How do I know if my organization is ready for compliance automation?

Readiness depends on having defined compliance policies, documented workflows, and at least a baseline understanding of your regulatory obligations. Organizations that automate before establishing these foundations often replicate broken processes at scale, creating more compliance risk rather than less.

What questions should I ask a compliance automation vendor before signing a contract?

Key areas to probe before signing:

  • Regulatory framework specificity and coverage for your charter type
  • Integration capabilities with your existing core systems
  • Post-implementation support model and escalation paths
  • Evidence of alert quality improvements at comparable institutions
  • Exam history of their existing clients

Request references from organizations with similar charter types and transaction volumes.

Can a small fintech use the same compliance automation tools as a large financial institution?

Tool selection should match program maturity and transaction volume. Some platforms are designed for enterprise scale and may be cost-prohibitive or over-engineered for early-stage fintechs, while others offer tiered configurations suited to growing programs. Focus on solutions that scale with your business, not just what the largest banks use.

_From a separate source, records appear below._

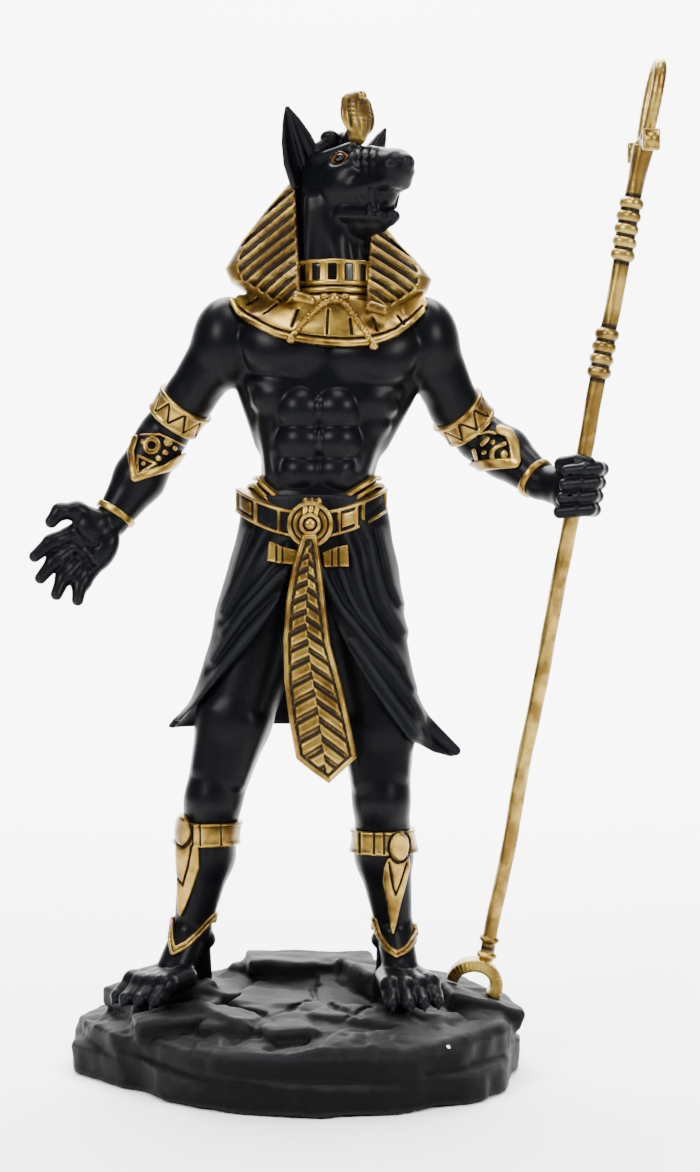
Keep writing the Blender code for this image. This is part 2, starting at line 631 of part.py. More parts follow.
def staff_fork(clay, grow):
    """The forked foot, a bent band that straddles the rock."""
    middle = along_staff(0.0) + at(-4.0, 0.0, -7.6) - at(0, 0, 0)
    steps = 12
    first_angle, last_angle = math.radians(-38), math.radians(168)

    def point(share):
        angle = first_angle + (last_angle - first_angle) * share
        return middle + at(7.3 * math.cos(angle), 3.5 * share - 2.0, 6.2 * math.sin(angle)) - at(0, 0, 0)

    for step in range(steps):
        start = point(step / steps)
        end = point((step + 1) / steps)
        along = end - start
        turn = Matrix((along.normalized(), Vector((0, 1, 0)),
                       along.normalized().cross(Vector((0, 1, 0))))).transposed()
        clay.block((start + end) / 2, ((along.length + 2 * grow) / UNIT + 1.6, (FORK_WIDTH + 2 * grow) / UNIT,
                                       (FORK_THICKNESS + 2 * grow) / UNIT), turn)


def staff_shaft(clay, grow):
    """The plain shaft with the two rings above its foot."""
    radius = (STAFF_DIAMETER / 2 + grow) / UNIT
    clay.limb(along_staff(0.0), radius, along_staff(0.90), radius)
    axis = (along_staff(1.0) - along_staff(0.0)).normalized()
    for share in (0.006, 0.024):
        clay.disc(along_staff(share), radius + 0.9, 2.2 + 2 * grow / UNIT, axis)


def add_staff(clay):
    """The ankh staff: shaft, two bead nodes, forked foot and the ankh on top."""
    staff_shaft(clay, 0.0)
    staff_fork(clay, 0.0)
    radius = STAFF_DIAMETER / 2 / UNIT
    bead = BEAD_DIAMETER / 2 / UNIT
    for middle, half, count in ((0.684, 0.028, 4), (0.820, 0.036, 5)):
        for step in range(count):
            share = middle + half * (2 * step / (count - 1) - 1)
            clay.ball(along_staff(share), (bead, bead, 0.8 * bead))
    clay.limb(along_staff(0.865), radius, along_staff(0.905), radius + 0.8)
    bar_way = Vector((math.sin(math.radians(5)), -math.cos(math.radians(5)), 0.0))
    thick = ANKH_THICKNESS / UNIT
    bar_middle = along_staff(0.905)
    for side in (-1, 1):
        end = bar_middle + bar_way * side * 11.0 * UNIT
        clay.limb(bar_middle, thick * 0.42, end, thick * 0.48)
        clay.block(end, (thick * 1.12, 2.4, thick * 1.40), Matrix.Rotation(math.radians(5), 3, "Z"))
    up = (along_staff(1.0) - along_staff(0.0)).normalized()
    start = along_staff(0.905)
    loop_height = (along_staff(1.0) - start).length / UNIT - thick / 2
    steps = 24
    ring = []
    for step in range(steps):
        angle = math.tau * step / steps
        rise = loop_height * (1 - math.cos(angle)) / 2
        swell = 6.4 * math.sin(angle) * (0.62 + 0.38 * rise / loop_height)
        ring.append(start + (up * rise + bar_way * swell) * UNIT)
    for first, second in zip(ring, ring[1:] + ring[:1]):
        clay.limb(first, thick * 0.42, second, thick * 0.42)


def build_body(material, collection):
    """The trunk, limbs, belt, kilt and rock."""
    clay = Clay()
    add_torso(clay)
    for side in ("right", "left"):
        add_arm(clay, side)
        add_leg(clay, side)
    add_open_hand(clay)
    add_fist(clay)
    add_belt(clay)
    add_kilt(clay)
    add_apron(clay)
    add_rock(clay)
    return clay.cast("figure", material, GRAIN, 2, BODY_FACES, collection)


def build_head(material, collection):
    """The head, ears, cobra, headdress, neck and collar, which are joined to the body."""
    clay = Clay()
    add_neck(clay)
    add_head(clay)
    add_ears(clay)
    add_cobra(clay)
    add_headdress(clay)
    add_collar(clay)
    return clay.cast("head", material, FINE_GRAIN, 2, HEAD_FACES, collection)


def combine(body, tool, operation, collection):
    """Join a tool to a body, or cut it away, with an exact Boolean."""
    for holder in list(tool.users_collection):
        holder.objects.unlink(tool)
    collection.objects.link(tool)
    tool.hide_render = True
    tool.display_type = "WIRE"
    step = body.modifiers.new(tool.name, "BOOLEAN")
    step.operation = operation
    step.solver = "EXACT"
    step.object = tool


def ground_block():
    """A block that cuts the rock off flat at the ground."""
    bpy.ops.mesh.primitive_cube_add(size=1.0, location=(0.0, 0.0, -0.5))
    block = bpy.context.active_object
    block.name = "ground_cutter"
    return block


def new_collection(name):
    """A collection in the scene."""
    collection = bpy.data.collections.new(name)
    bpy.context.scene.collection.children.link(collection)
    return collection


def main():
    """Build both castings."""
    for thing in list(bpy.data.objects):
        bpy.data.objects.remove(thing, do_unlink=True)
    parts = new_collection("anubis_statue")
    cutters = new_collection("cutters")
    resin = finish("black_resin", (0.012, 0.013, 0.016), 0.0, 0.36)
    gold = finish("gold_paint", (0.55, 0.36, 0.10), 0.75, 0.38)
    figure = build_body(resin, parts)
    combine(figure, build_head(resin, parts), "UNION", cutters)
    combine(figure, ground_block(), "DIFFERENCE", cutters)
    hollow = Clay()
    staff_shaft(hollow, CLEARANCE)
    staff_fork(hollow, CLEARANCE)
    cutter = hollow.cast("staff_cutter", gold, FINE_GRAIN, 2, 2 * STAFF_FACES, parts)
    combine(figure, cutter, "DIFFERENCE", cutters)
    staff = Clay()
    add_staff(staff)
    staff.cast("staff", gold, FINE_GRAIN, 2, STAFF_FACES, parts)


main()
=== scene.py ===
"""The looks of a cast, painted statue of a jackal-headed Anubis with its ankh staff.

Every form is modelled as clay: soft unions and cuts of simple solids in a box of sample points,
whose zero surface becomes a fine mesh. Sizes are in millimetres, with heights above the ledge that
the feet stand on. Ornaments are raised out of the same body that they lie on.
"""
import logging  # noqa: E402
import math  # noqa: E402
from dataclasses import dataclass, field  # noqa: E402
from enum import Enum  # noqa: E402
from typing import Callable, Optional, Sequence  # noqa: E402

import bpy  # noqa: E402
import numpy as np  # noqa: E402
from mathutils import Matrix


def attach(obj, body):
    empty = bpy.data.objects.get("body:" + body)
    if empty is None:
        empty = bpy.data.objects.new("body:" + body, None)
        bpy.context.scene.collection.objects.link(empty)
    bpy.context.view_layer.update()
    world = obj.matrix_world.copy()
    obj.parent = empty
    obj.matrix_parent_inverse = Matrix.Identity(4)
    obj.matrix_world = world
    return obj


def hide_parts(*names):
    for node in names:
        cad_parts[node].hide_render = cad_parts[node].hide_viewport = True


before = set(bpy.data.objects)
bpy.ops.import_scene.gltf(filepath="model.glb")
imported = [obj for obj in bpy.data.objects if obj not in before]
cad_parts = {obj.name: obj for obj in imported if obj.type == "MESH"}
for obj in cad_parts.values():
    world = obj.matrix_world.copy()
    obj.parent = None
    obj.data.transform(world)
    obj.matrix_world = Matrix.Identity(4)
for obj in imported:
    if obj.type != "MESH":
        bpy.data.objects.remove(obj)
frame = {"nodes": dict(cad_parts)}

import openvdb  # noqa: E402
from mathutils import Vector  # noqa: E402

logging.basicConfig(level=logging.INFO, format="%(message)s")
LOG = logging.getLogger("anubis_statue")

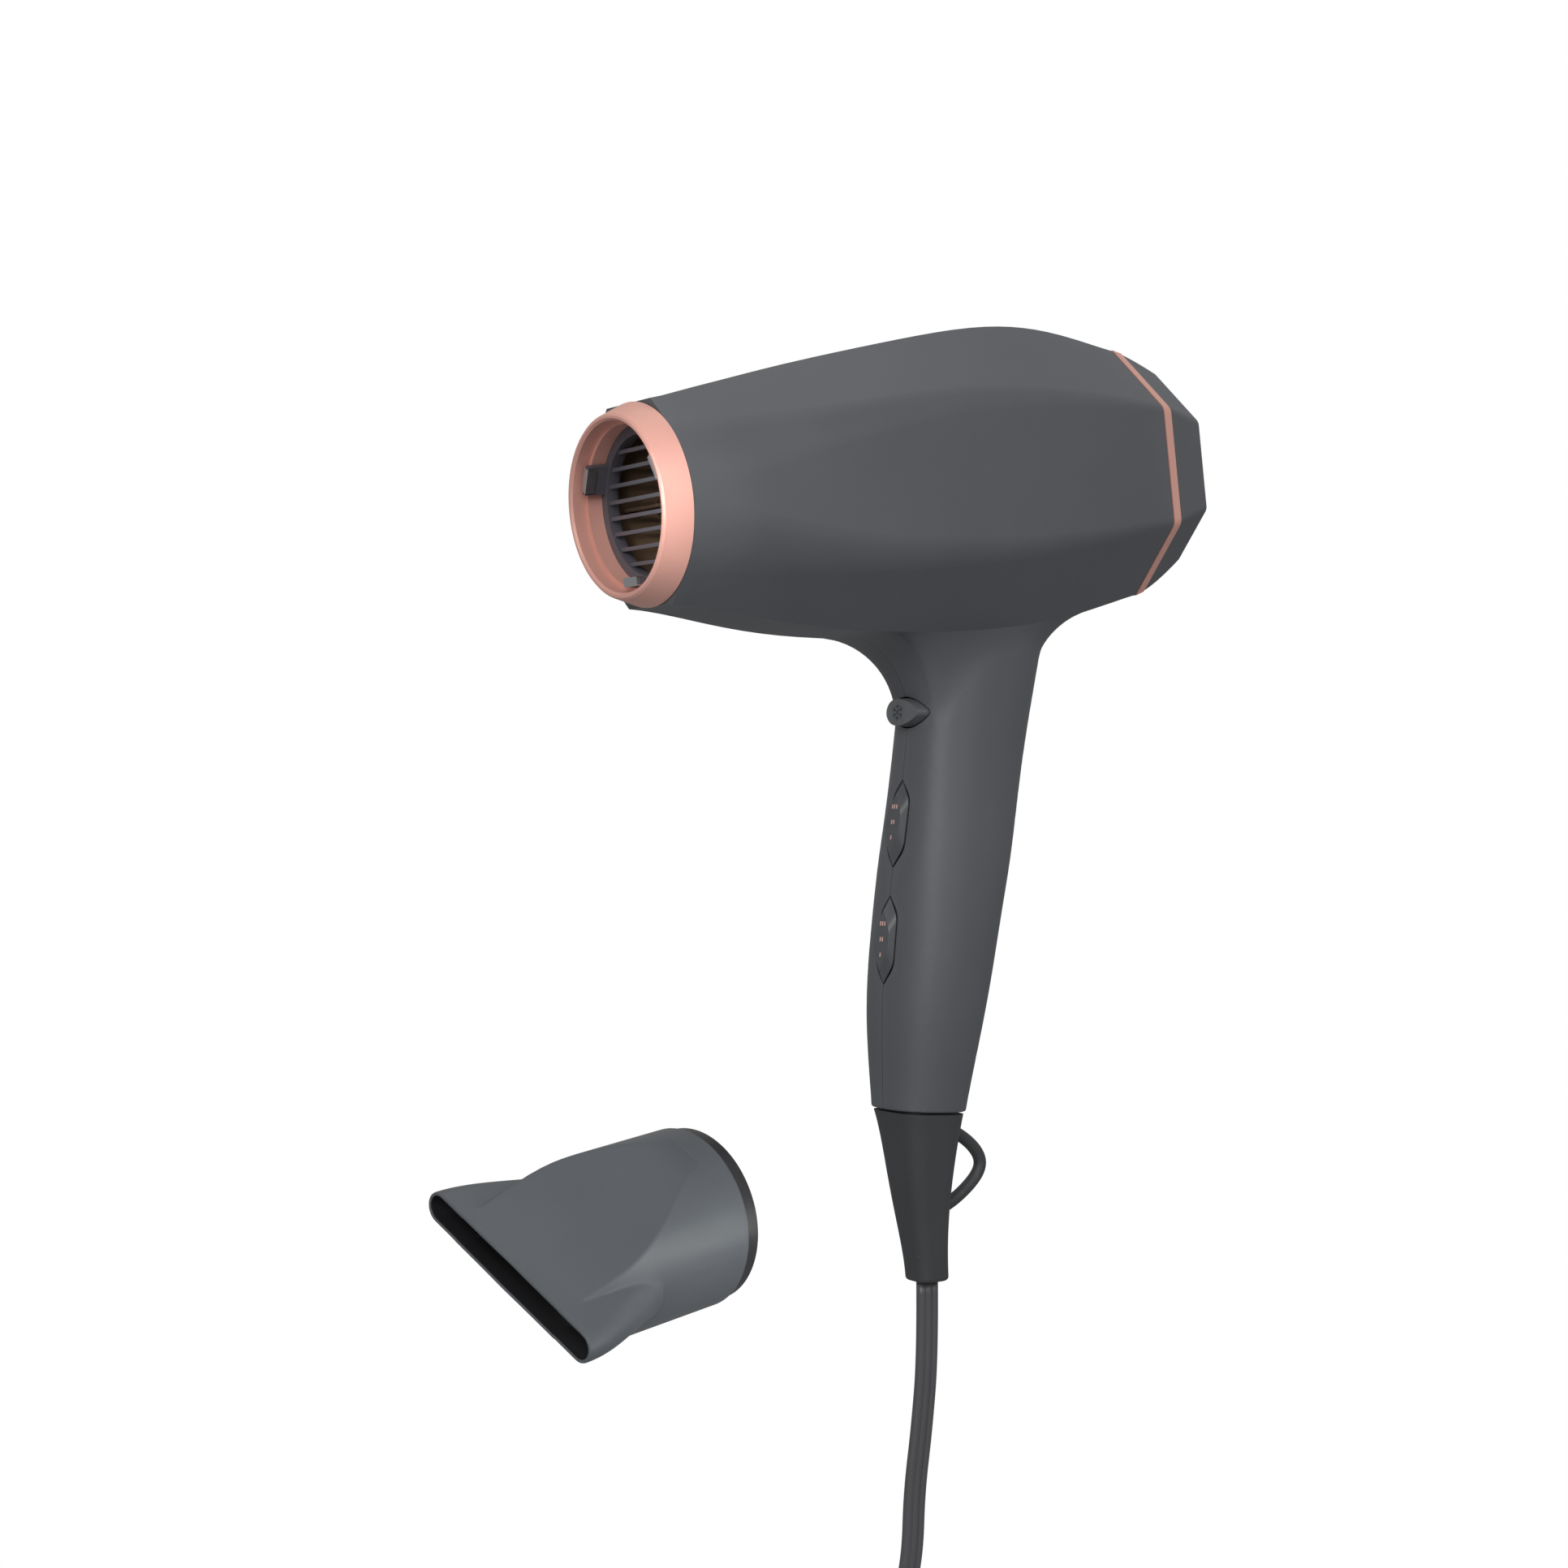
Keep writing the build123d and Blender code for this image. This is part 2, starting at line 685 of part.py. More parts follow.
def rocker_cap(place):
    """Bevelled cap on a stem with two trunnions."""
    with BuildPart() as cap:
        for level, length, width, level_end, length_end, width_end in (
            (-2.6, rocker_length - 2.8, rocker_width - 1.2, 0, rocker_length, rocker_width),
            (0, rocker_length, rocker_width, rocker_rise, rocker_length - 8.2, rocker_width - 1.4),
        ):
            with BuildSketch(place.offset(level)):
                add(rocker_outline(length, width))
            with BuildSketch(place.offset(level_end)):
                add(rocker_outline(length_end, width_end))
            loft(ruled=True)
        with BuildSketch(place.offset(-rocker_pivot_depth - 1.4)):
            RectangleRounded(4.6, 4.0, 0.5)
        extrude(amount=rocker_pivot_depth + 1.4 - 2.0)
        pivot = Plane(
            origin=place.origin - place.z_dir * rocker_pivot_depth, x_dir=place.y_dir, z_dir=place.x_dir
        )
        with BuildSketch(pivot):
            Circle(trunnion_radius)
        extrude(amount=4.1, both=True)
    return cap.part


def switch_body(place):
    """Three-position switch: a block with two ears for the rocker and three terminals."""
    with BuildPart() as body:
        with BuildSketch(place.offset(-switch_bottom)):
            RectangleRounded(switch_width, switch_length, 0.6)
        extrude(amount=switch_bottom - switch_top)
        with BuildSketch(place.offset(-switch_top - 0.1)):
            with GridLocations(2 * 3.4, 0, 2, 1):
                RectangleRounded(1.4, 6.5, 0.4)
        extrude(amount=switch_top + 0.1 - ear_top)
        pivot = Plane(
            origin=place.origin - place.z_dir * rocker_pivot_depth, x_dir=place.y_dir, z_dir=place.x_dir
        )
        with BuildSketch(pivot):
            Circle(trunnion_radius + running_gap)
        extrude(amount=6, both=True, mode=Mode.SUBTRACT)
        with BuildSketch(place.offset(-switch_bottom - 3.6)):
            with GridLocations(0, 6.2, 1, 3):
                Rectangle(4.4, 0.7)
        extrude(amount=3.7)
    return body.part


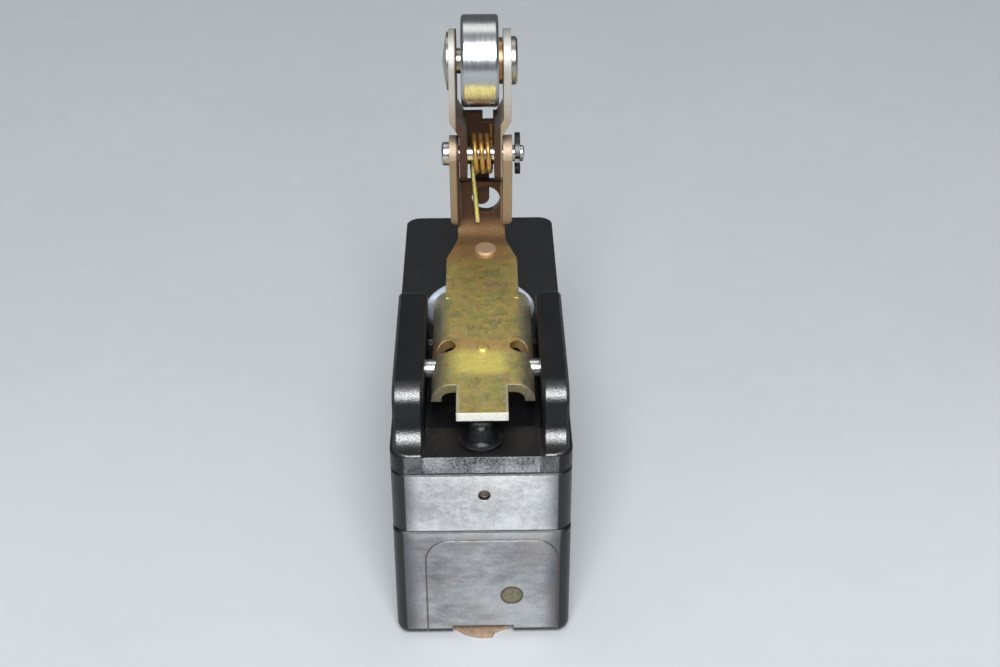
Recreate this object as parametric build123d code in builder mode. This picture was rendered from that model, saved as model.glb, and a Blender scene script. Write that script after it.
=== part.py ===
"""Limit switch: a moulded snap-action switch with a one-way hinge roller lever.

Frame: X across the body, +Y from the tail end to the roller end, +Z up.
The origin is the middle of the underside of the closed terminal cover. Millimetres.
"""

import os
from math import cos, radians, sin

from build123d import *

# ---------------------------------------------------------------- driving dimensions
# moulded body, three stacked layers
BODY_WIDTH = 17.45
BODY_LENGTH = 49.2
COVER_HEIGHT = 13.5
BASE_TOP = 20.4
RIM = 22.4
CHEEK_TOP = 28.1
CHEEK_INSET = 0.3
CORNER_RADIUS_LOWER = 1.3
CORNER_RADIUS_UPPER = 1.7
BOTTOM_EDGE_RADIUS = 1.25
SEAM_EDGE = 0.18
WALL = 1.5
NEAR_FACE = -BODY_LENGTH / 2

# mounting holes through the middle layer
MOUNT_SPACING = 25.4
MOUNT_RADIUS = 2.18
MOUNT_Z = (COVER_HEIGHT + BASE_TOP) / 2

# terminal cover
FLOOR_THICKNESS = 1.8
LINER_THICKNESS = 0.45
RECESS_DEPTH = 0.5
KNOCKOUT_WIDTH = 13.2
KNOCKOUT_OFFSET = 0.95
KNOCKOUT_TOP = 12.45
KNOCKOUT_RADIUS = 2.4
GROOVE = 0.14
PLUG_X = 2.9
PLUG_Z = 5.35
PLUG_RADIUS = 1.15
PLUG_DEPTH = 0.9

# screws that hold the layers together
COVER_SCREW_Y = 20.6
COVER_SCREW_RADIUS = 1.25
COVER_SCREW_HEAD = 2.0
COVER_BOSS_RADIUS = 2.3
CASE_SCREW_X = 6.8
CASE_SCREW_Y = 20.4
CASE_SCREW_RADIUS = 0.95
CASE_SCREW_HEAD = 1.6
CASE_SCREW_HEAD_HEIGHT = 1.3

# contact chamber inside the switch base
CHAMBER_WIDTH = 11.6
CHAMBER_HALF_LENGTH = 9.4
CHAMBER_FLOOR = 15.0

# terminals and their screws
TERMINAL_PITCH = 13.5
TERMINAL_THICKNESS = 1.2
TERMINAL_WIDTH = 8.0
TERMINAL_LENGTH = 8.0
TERMINAL_BOTTOM = COVER_HEIGHT - TERMINAL_THICKNESS
RISER_WIDTH = 3.0
RISER_THICKNESS = 0.8
SCREW_RADIUS = 1.75
SCREW_HEAD_RADIUS = 3.3
SCREW_HEAD_HEIGHT = 2.2
SCREW_TIP = 14.1
WASHER_RADIUS = 3.6
WASHER_THICKNESS = 0.6

# contacts and moving blade
BLADE_Z = 18.1
BLADE_THICKNESS = 0.3
BLADE_WIDTH = 4.0
BLADE_HINGE_Y = -8.2
BLADE_BEAD = 0.3
CONTACT_Y = 7.3
CONTACT_RADIUS = 0.9
NC_PAD_BOTTOM = 19.2
CONTACT_GAP = 0.05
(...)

What are the most common mistakes organizations make when selecting compliance automation solutions?

Common pitfalls include:

  • Prioritizing price over regulatory coverage
  • Excluding compliance staff from the evaluation process
  • Assuming the tool will self-configure without internal effort
  • Failing to stress-test the vendor's audit trail against real examination scenarios
  • Underestimating the integration and training lift required post-implementation

How often should compliance automation tools be reviewed and updated after implementation?

Review tools at least annually — or after any significant regulatory change, product launch, or exam finding. Transaction monitoring rules need ongoing tuning as new typologies emerge, and model validation timelines should follow SR 11-7 and OCC Bulletin 2011-12.